![[personal profile]](https://www.dreamwidth.org/img/silk/identity/user.png)
Публикации: "Сибирские истоки", "Дорога вместе"
Хотела выложить всё одним постингом, но объём слишком велик. Разбиваю на части и прошу прощения, что меня будет много.
"Сибирские истоки", № 2, 1999. Стихотворения "Переменка" и "Город".
Переменка
Разносится, разносится
Веселой трелью звон.
И ножки сами просятся
В пекарню за углом.
И сладкие, с начинкою
Едятся пирожки.
В повидле обе ленточки,
Как бабочки, легки.
И слышится, и слышится
Ледка последний хруст.
Зеленых листьев-бантиков
У солнца просит куст.
Но переменка кончится.
Апрель - прощай! Скорей,
От улицы - по лестнице -
К уюту батарей.
Но классики начерчены,
И видно из окна:
Скромна, как первоклассница,
У входа ждет весна.
1999 г.
(Второе стихотворение утеряно.)
"Дорога вместе". №1, 2006. Рассказы "Быть мамой", "Соседи". (+Сашины фотографии).
Савушкина Наталья
Быть мамой
Всем, всем мамам на свете посвящается!
Быть мамой -- значит забывать о себе, с раннего утра и до позднего вечера думать о пропитании ближнего, подавать страждущим щедрой рукой, делать это вовремя и с любовью. Быть мамой -- значит отдавать.
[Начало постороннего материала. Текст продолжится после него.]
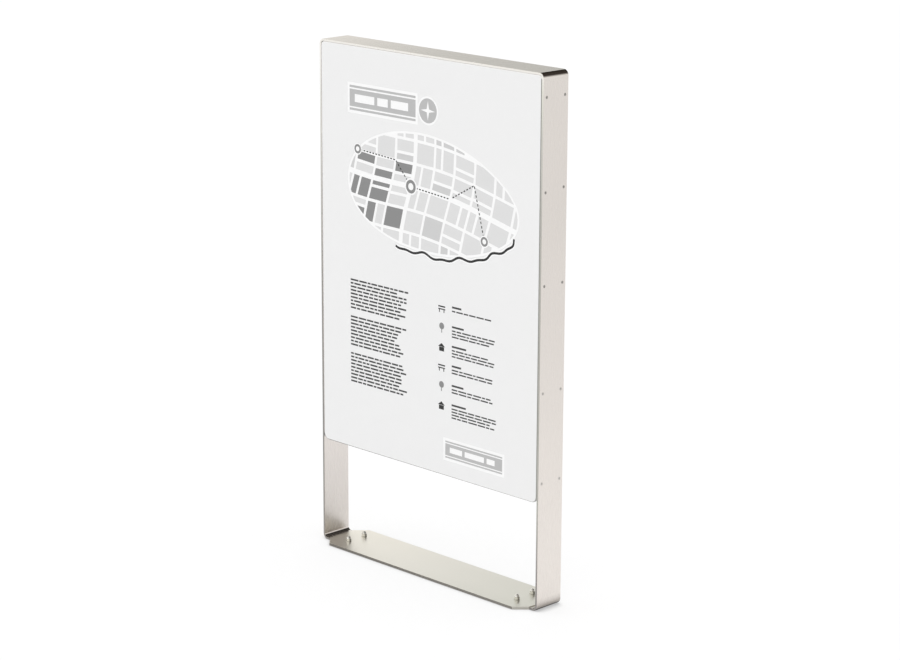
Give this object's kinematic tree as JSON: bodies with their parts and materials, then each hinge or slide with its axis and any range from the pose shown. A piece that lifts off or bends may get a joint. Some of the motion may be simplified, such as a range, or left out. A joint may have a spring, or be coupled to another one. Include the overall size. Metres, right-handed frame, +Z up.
{
  "type": "information board",
  "caption": "Free-standing double-sided information board: a bent steel hoop on a wide base plate, with a white tray panel on each side.",
  "frame": {"origin": "on the ground, at the middle of the base plate's underside", "axes": "+X along the width, to the right of someone who faces the front; -Y is the way the front faces; +Z up"},
  "size_m": [1.08, 0.204, 1.86],
  "materials": {
    "satin_steel": "satin, with rounded edges",
    "satin_plate": "satin",
    "white_lacquer": "glossy white lacquer",
    "zinc_steel": "dull zinc, out of sight",
    "screw_steel": "plain, darker than the strip"
  },
  "bodies": {
    "root": {"frame_hoop": "satin_steel", "base_plate": "satin_plate", "front_panel": "white_lacquer", "rear_panel": "white_lacquer", "bottom_cover": "zinc_steel", "left_front_fixing_bar": "zinc_steel", "right_front_fixing_bar": "zinc_steel", "top_front_fixing_bar": "zinc_steel", "left_rear_fixing_bar": "zinc_steel", "right_rear_fixing_bar": "zinc_steel", "top_rear_fixing_bar": "zinc_steel", "front_left_stiffener": "zinc_steel", "front_right_stiffener": "zinc_steel", "rear_left_stiffener": "zinc_steel", "rear_right_stiffener": "zinc_steel", "left_front_screw_1": "screw_steel", "left_front_screw_2": "screw_steel", "left_front_screw_3": "screw_steel", "left_front_screw_4": "screw_steel", "left_front_screw_5": "screw_steel", "right_front_screw_1": "screw_steel", "right_front_screw_2": "screw_steel", "right_front_screw_3": "screw_steel", "right_front_screw_4": "screw_steel", "right_front_screw_5": "screw_steel", "left_rear_screw_1": "screw_steel", "left_rear_screw_2": "screw_steel", "left_rear_screw_3": "screw_steel", "left_rear_screw_4": "screw_steel", "left_rear_screw_5": "screw_steel", "right_rear_screw_1": "screw_steel", "right_rear_screw_2": "screw_steel", "right_rear_screw_3": "screw_steel", "right_rear_screw_4": "screw_steel", "right_rear_screw_5": "screw_steel", "top_front_screw_left": "screw_steel", "top_front_screw_right": "screw_steel", "top_rear_screw_left": "screw_steel", "top_rear_screw_right": "screw_steel", "front_left_cover_screw": "screw_steel", "front_right_cover_screw": "screw_steel", "rear_left_cover_screw": "screw_steel", "rear_right_cover_screw": "screw_steel", "left_front_anchor_stud": "screw_steel", "left_rear_anchor_stud": "screw_steel", "right_front_anchor_stud": "screw_steel", "right_rear_anchor_stud": "screw_steel", "left_front_anchor_washer": "satin_plate", "left_rear_anchor_washer": "satin_plate", "right_front_anchor_washer": "satin_plate", "right_rear_anchor_washer": "satin_plate", "left_front_anchor_nut": "screw_steel", "left_rear_anchor_nut": "screw_steel", "right_front_anchor_nut": "screw_steel", "right_rear_anchor_nut": "screw_steel"}
  },
  "joints": []
}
Быть мамой - значит быть выносливой. Не изнемогать, когда трудишься. Через
Быть мамой - значит быть изобретательной. Придумывать, как из двух старых
Быть мамой – значит располагать ответами на все вопросы. Совершенно точно зная, где живут звезды и сколько иголок у дикобраза, все-таки брать с полки энциклопедию и по ночам читать, читать, читать... Быть мамой – значит всегда учиться.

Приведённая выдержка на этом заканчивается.